* **Extracted data**:

>>>>>

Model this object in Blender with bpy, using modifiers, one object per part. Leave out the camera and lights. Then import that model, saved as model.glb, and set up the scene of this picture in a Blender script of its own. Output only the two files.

<<<<<
>>>>>

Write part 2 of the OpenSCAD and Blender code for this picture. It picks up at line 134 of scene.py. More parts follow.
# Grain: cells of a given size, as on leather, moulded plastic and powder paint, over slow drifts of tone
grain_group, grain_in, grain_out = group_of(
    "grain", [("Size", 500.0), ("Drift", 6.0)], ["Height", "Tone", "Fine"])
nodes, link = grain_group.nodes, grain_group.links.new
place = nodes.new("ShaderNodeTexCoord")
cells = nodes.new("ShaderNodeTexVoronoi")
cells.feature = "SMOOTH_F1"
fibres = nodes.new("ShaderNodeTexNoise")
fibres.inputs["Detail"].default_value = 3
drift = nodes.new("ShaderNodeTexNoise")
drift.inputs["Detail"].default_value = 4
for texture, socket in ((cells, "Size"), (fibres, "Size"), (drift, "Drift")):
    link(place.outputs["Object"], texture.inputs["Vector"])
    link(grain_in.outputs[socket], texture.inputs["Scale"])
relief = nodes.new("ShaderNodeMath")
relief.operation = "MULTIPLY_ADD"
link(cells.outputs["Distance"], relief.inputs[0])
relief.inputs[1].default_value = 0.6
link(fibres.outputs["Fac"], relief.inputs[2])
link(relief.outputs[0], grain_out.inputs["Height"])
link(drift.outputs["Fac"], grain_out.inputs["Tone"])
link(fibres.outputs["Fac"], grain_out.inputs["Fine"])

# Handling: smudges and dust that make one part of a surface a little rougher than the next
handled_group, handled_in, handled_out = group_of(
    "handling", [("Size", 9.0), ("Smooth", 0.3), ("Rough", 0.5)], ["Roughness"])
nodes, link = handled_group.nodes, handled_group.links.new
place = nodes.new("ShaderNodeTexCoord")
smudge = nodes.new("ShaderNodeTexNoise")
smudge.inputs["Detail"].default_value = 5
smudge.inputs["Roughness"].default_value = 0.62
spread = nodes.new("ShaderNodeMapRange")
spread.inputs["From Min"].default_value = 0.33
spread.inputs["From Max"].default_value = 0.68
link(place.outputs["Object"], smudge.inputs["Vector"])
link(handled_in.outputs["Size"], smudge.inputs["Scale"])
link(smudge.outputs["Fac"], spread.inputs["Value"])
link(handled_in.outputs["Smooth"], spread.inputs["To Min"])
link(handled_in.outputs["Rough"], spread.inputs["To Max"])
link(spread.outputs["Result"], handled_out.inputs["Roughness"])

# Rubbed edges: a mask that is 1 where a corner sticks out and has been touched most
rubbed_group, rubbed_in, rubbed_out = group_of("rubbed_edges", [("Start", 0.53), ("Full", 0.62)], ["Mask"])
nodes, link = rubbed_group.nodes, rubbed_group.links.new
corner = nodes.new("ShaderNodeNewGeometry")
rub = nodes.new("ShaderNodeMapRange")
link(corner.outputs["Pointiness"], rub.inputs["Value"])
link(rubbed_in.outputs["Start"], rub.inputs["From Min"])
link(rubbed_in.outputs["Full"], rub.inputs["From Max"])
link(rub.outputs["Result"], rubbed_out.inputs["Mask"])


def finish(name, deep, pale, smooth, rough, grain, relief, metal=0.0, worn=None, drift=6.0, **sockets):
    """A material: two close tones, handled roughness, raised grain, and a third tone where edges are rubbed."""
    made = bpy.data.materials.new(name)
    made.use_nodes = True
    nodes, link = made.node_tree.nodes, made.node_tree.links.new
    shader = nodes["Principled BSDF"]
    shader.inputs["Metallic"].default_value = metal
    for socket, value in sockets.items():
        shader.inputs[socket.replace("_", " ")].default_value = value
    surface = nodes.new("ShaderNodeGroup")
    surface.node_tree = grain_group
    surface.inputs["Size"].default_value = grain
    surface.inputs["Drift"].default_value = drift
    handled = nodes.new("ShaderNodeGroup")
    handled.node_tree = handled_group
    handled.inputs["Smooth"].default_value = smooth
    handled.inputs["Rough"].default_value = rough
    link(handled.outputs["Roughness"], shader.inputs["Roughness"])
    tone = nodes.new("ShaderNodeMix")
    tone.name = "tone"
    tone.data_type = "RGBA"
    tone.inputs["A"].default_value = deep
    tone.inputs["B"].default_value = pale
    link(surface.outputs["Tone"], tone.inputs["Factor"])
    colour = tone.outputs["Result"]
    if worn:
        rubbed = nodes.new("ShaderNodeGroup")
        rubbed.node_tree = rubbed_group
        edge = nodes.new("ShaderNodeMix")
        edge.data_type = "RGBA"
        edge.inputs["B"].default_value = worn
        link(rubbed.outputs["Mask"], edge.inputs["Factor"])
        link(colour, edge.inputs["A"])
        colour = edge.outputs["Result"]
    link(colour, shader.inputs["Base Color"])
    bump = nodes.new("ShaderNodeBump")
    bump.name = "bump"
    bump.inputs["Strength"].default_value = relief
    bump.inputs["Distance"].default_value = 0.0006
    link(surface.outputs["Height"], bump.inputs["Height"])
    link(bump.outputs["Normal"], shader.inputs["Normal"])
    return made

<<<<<
>>>>>

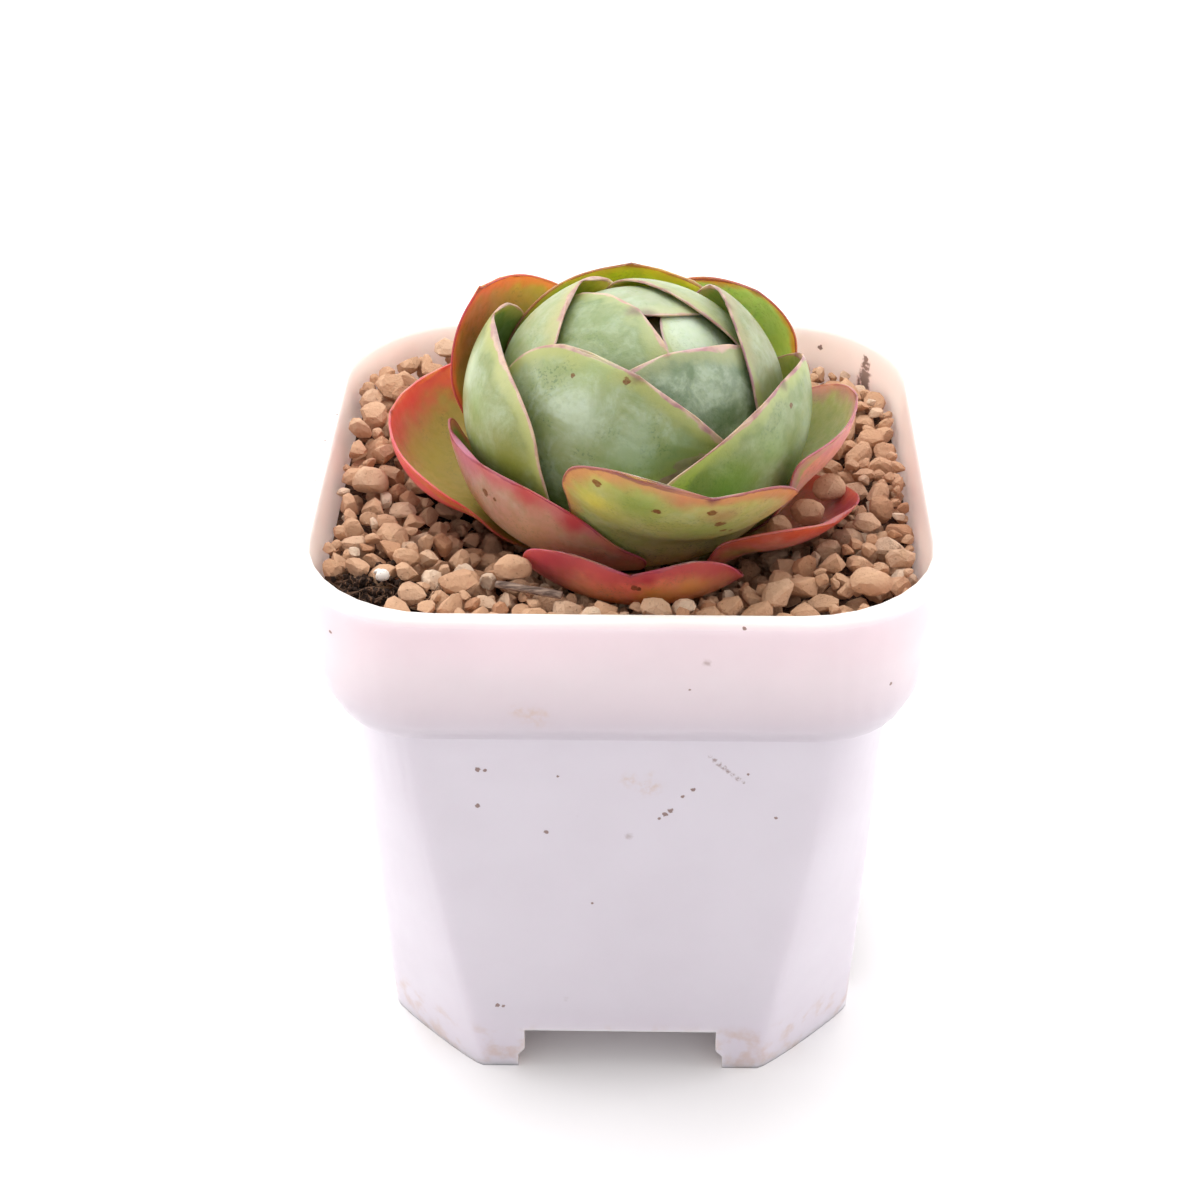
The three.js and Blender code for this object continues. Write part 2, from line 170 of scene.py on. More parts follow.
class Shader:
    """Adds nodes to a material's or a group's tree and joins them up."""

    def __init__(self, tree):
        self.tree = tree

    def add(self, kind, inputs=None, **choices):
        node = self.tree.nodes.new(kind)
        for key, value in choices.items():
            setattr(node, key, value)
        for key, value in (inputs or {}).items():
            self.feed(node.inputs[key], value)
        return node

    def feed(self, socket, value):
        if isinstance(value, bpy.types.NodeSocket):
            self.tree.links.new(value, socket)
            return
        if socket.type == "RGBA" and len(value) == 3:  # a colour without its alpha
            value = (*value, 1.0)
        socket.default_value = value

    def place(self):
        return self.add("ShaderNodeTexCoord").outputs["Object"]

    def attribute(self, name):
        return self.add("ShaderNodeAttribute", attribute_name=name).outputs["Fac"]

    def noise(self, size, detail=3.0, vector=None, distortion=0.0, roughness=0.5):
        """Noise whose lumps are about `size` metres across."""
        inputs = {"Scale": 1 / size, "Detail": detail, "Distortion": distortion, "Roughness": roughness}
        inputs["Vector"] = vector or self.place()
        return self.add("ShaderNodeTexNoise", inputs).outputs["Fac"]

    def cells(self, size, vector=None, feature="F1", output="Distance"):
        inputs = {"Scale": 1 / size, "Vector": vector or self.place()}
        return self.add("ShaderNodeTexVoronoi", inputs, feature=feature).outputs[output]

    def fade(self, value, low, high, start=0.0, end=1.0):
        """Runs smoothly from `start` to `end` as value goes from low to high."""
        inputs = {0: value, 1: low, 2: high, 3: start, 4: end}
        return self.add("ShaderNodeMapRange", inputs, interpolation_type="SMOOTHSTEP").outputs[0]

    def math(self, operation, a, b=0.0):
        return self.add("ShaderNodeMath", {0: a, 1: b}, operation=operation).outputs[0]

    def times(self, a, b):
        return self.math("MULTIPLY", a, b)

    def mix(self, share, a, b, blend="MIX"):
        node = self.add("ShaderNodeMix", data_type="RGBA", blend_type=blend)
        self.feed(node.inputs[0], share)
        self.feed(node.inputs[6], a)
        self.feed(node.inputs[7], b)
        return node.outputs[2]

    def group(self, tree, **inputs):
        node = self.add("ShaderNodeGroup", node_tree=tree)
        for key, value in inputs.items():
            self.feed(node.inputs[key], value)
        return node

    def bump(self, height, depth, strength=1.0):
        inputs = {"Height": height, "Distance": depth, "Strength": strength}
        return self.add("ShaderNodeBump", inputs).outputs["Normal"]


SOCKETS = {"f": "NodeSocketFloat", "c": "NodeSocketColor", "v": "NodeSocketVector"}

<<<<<

* **Work to complete**:
In the listing above, find each line with the word "that" and copy it.

* **Full response**:
Model this object in Blender with bpy, using modifiers, one object per part. Leave out the camera and lights. Then import that model, saved as model.glb, and set up the scene of this picture in a Blender script of its own. Output only the two files.
# Handling: smudges and dust that make one part of a surface a little rougher than the next
# Rubbed edges: a mask that is 1 where a corner sticks out and has been touched most